--- start ---

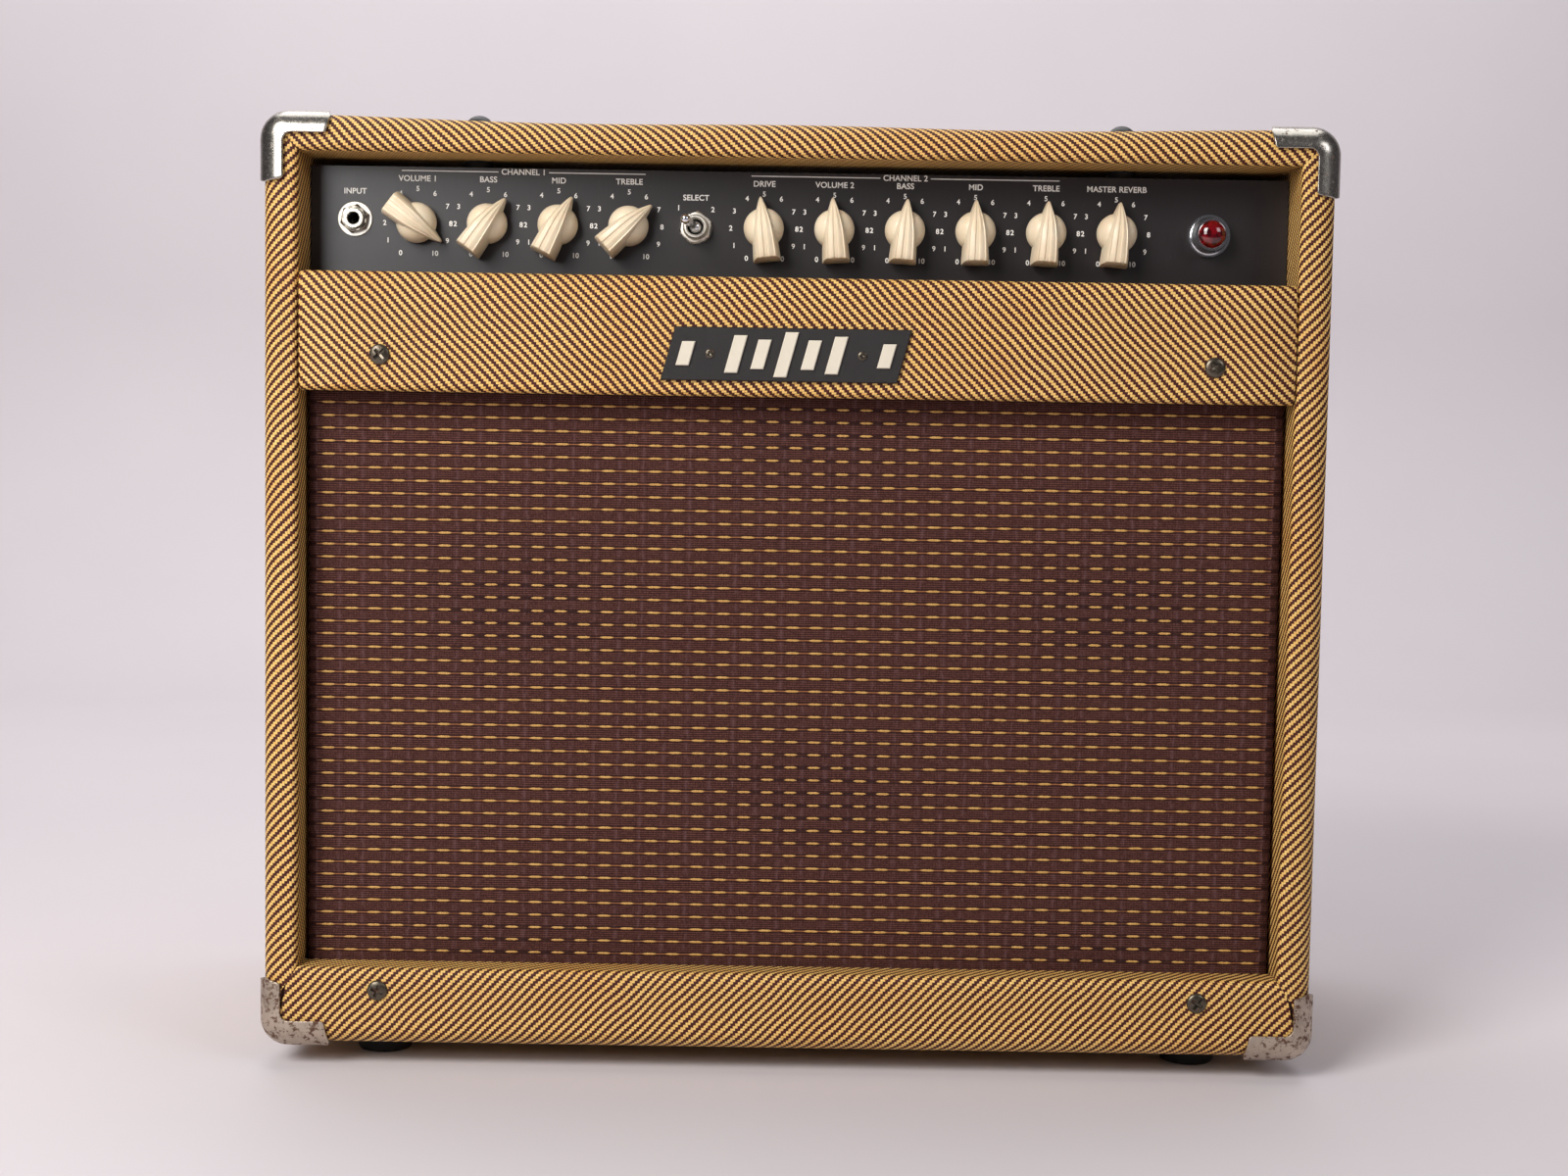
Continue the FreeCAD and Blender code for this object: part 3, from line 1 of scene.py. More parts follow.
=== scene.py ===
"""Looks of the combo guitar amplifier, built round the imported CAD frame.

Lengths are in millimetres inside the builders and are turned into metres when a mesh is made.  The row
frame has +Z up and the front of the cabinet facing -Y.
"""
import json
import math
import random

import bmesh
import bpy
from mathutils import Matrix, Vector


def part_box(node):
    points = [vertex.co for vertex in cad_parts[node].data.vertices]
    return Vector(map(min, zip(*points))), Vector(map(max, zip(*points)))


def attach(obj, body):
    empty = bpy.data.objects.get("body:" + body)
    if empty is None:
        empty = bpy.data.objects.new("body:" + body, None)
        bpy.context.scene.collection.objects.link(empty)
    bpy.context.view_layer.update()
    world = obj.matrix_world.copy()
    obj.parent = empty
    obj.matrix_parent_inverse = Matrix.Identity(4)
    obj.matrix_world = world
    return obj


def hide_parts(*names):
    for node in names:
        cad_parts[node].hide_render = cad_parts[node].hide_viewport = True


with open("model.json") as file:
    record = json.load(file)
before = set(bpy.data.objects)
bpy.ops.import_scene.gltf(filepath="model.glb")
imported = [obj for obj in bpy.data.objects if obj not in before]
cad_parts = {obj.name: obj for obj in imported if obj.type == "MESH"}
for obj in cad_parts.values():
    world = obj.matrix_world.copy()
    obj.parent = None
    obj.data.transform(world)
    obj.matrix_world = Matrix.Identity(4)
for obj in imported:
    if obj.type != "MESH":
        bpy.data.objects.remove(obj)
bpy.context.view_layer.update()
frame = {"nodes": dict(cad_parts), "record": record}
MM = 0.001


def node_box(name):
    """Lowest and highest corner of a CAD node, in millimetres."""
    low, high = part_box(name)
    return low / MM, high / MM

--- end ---

WHAT TO WORK ON >> The lines from the top of the data above down to the line containing "import random" are to be copied exactly; no other line should appear.

COMPLETED EXERCISE >>
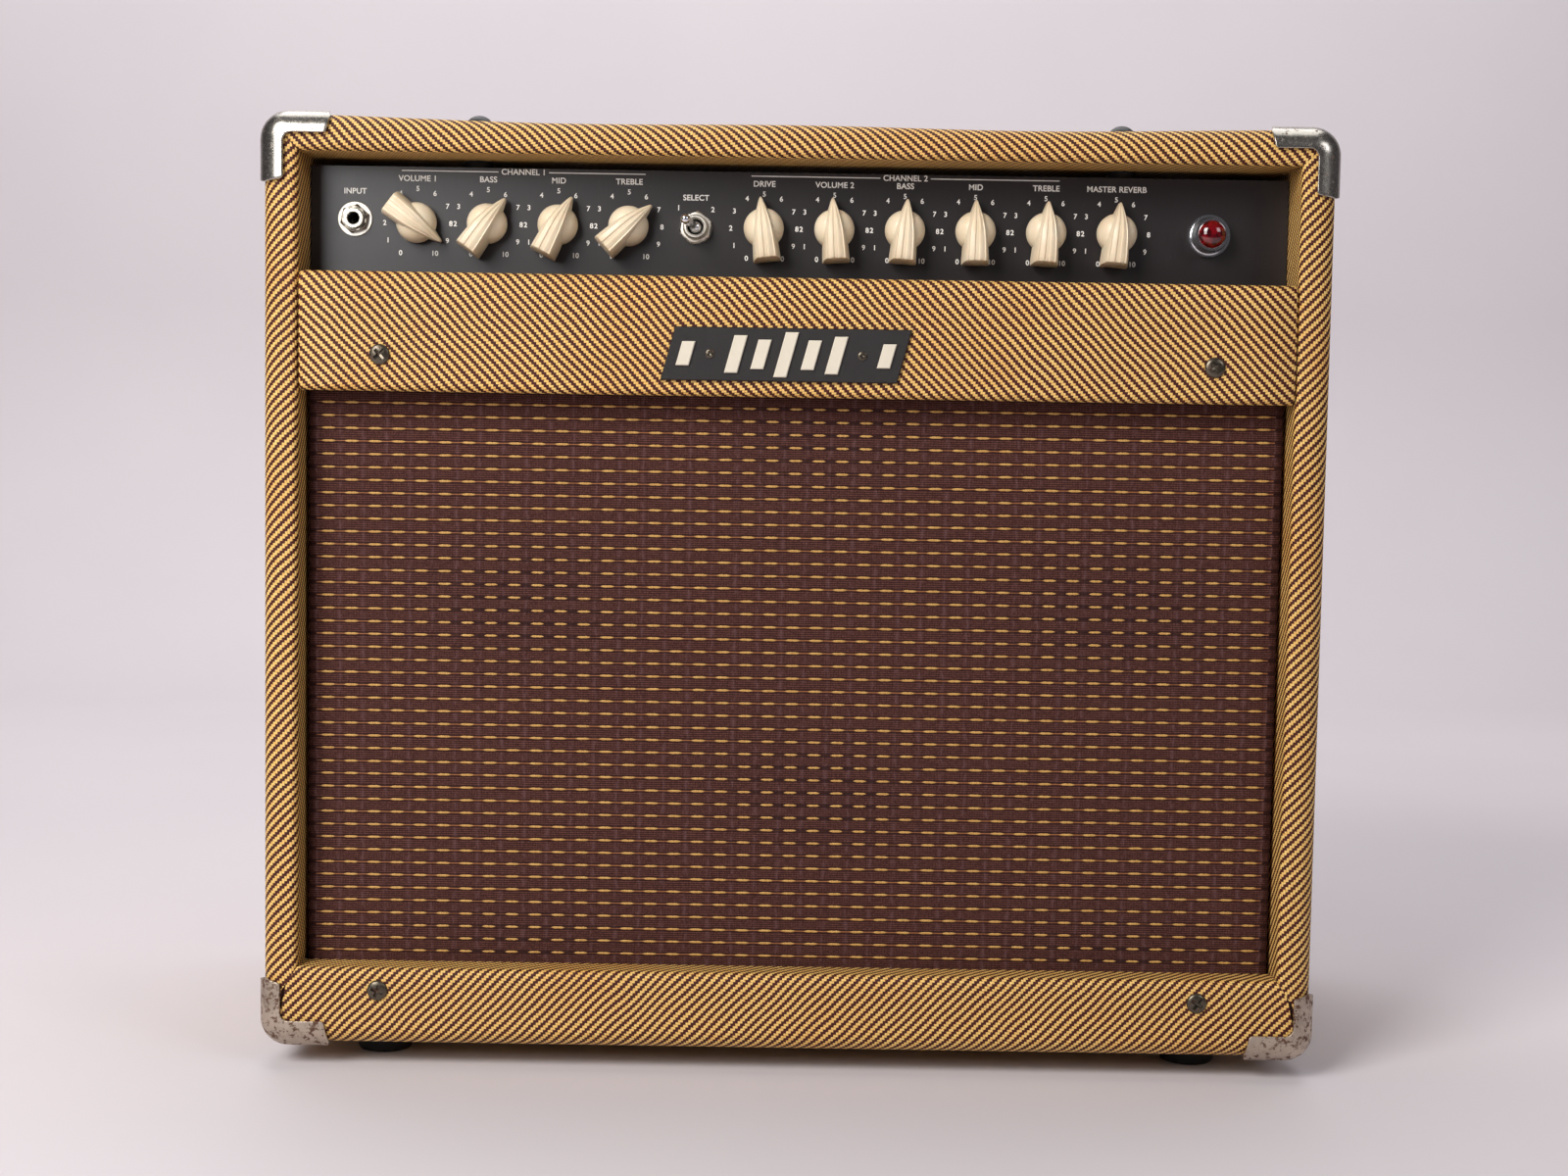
Continue the FreeCAD and Blender code for this object: part 3, from line 1 of scene.py. More parts follow.
=== scene.py ===
"""Looks of the combo guitar amplifier, built round the imported CAD frame.

Lengths are in millimetres inside the builders and are turned into metres when a mesh is made.  The row
frame has +Z up and the front of the cabinet facing -Y.
"""
import json
import math
import random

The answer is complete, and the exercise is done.